Keluarga Korban Tuntut Keras Pembongkaran Gate 13 Kanjuruhan
Berita Baru, Malang – Pembongkaran Gate 13 Stadion Kanjuruhan oleh PT Waskita Karya, yang terjadi pada Minggu (21/7/2024), telah memicu protes keras dari keluarga korban tragedi Kanjuruhan dan berbagai kelompok advokasi. Keputusan ini dianggap melanggar kesepakatan sebelumnya yang disepakati pada 28 Mei 2024, yang melarang pembongkaran pintu masuk tersebut.
Gate 13 Stadion Kanjuruhan merupakan saksi bisu dari Peristiwa Kanjuruhan pada 1 Oktober 2022, di mana banyak korban tewas dan terluka. Tindakan pembongkaran pintu masuk ini dianggap oleh Ketua Yayasan Keadilan Tragedi Kanjuruhan (YKTK), Devi Athok Yulfitri, sebagai pelanggaran serius terhadap kesepakatan yang dibuat untuk menghormati memori korban. “Tuntutan ini merupakan keputusan bersama YKTK setelah kami ke lokasi Gate 13 hari ini,” ujar Devi, yang kehilangan kedua putrinya dalam tragedi tersebut.
Tim Advokasi Tragedi Kanjuruhan (TATAK), LBH Pos Malang, LBH Surabaya, dan Komisi Untuk Orang Hilang dan Korban Tindak Kekerasan (KontraS) menyatakan bahwa pembongkaran Gate 13 bukan hanya menghancurkan bukti fisik dari peristiwa tersebut tetapi juga menghilangkan ruang memori kolektif bagi korban dan keluarga mereka. Pintu masuk tersebut digunakan untuk mengenang, berziarah, serta menaburkan bunga bagi korban, seperti yang diungkapkan dalam Siaran Pers TATAK pada Senin (22/7/2024).
Pemerintah, melalui Kementerian PUPR, dianggap telah mengabaikan harapan dan suara keluarga korban dengan melanjutkan pembongkaran. Komitmen untuk mempertahankan Gate 13 sebagai “Saksi Bisu” dari tragedi Kanjuruhan tampaknya tidak ditepati, yang menambah ketidakpuasan keluarga korban terhadap tindakan pemerintah.
“Suara Korban dan Keluarga Korban Peristiwa Kanjuruhan adalah suara yang tidak pernah didengar,” kata Devi.

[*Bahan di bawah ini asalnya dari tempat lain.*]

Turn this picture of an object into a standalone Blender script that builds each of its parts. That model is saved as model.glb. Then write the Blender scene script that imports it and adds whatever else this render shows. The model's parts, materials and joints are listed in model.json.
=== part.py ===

Berbagai upaya penolakan terhadap pembongkaran telah dilakukan, termasuk surat terbuka dan somasi kepada Menteri PUPR serta kontraktor yang terlibat, PT Waskita Karya dan PT Brantas Abipraya. Penolakan ini juga melibatkan laporan dugaan maladministrasi oleh Kementerian PUPR kepada Ombudsman, namun proses hukum masih berjalan tanpa ada perubahan signifikan.
Menanggapi situasi ini, keluarga korban dan YKTK mengajukan sejumlah tuntutan, di antaranya:
- 1. Pemerintah Republik Indonesia untuk mengusut tuntas Peristiwa Kanjuruhan;
- Kementerian PUPR beserta 2 (dua) kontraktornya yakni PT Waskita Karya (Persero) dan PT Brantas Abipraya (Persero) untuk menghormati proses hukum yang sedang berjalan;
- Kementerian PUPR memerintahkan PT Waskita Karya (Persero) dan PT Brantas Abipraya (Persero) untuk mengembalikan bentuk pintu 13 Stadion Kanjuruhan seperti semula dalam waktu 3×24 jam;
- PT Waskita Karya (Persero) dan PT Brantas Abipraya (Persero) untuk mengembalikan bentuk pintu 13 Stadion Kanjuruhan seperti semula dalam waktu 3×24 jam;
- Pemerintah Kabupaten Malang dan Forum Koordinasi Pimpinan Daerah untuk mengembalikan bentuk pintu 13 Stadion Kanjuruhan sebagaimana hal-hal yang disepakati dengan korban dan keluarga korban dalam forum tertanggal 28 Mei 2024;
- Kementerian PUPR dan 2 kontraktornya PT Waskita Karya (Persero) dan PT Brantas Abipraya (Persero) untuk menghentikan segala aktifitas renovasi dan pembongkaran Stadion Kanjuruhan sampai proses hukum selesai dan berkekuatan hukum tetap.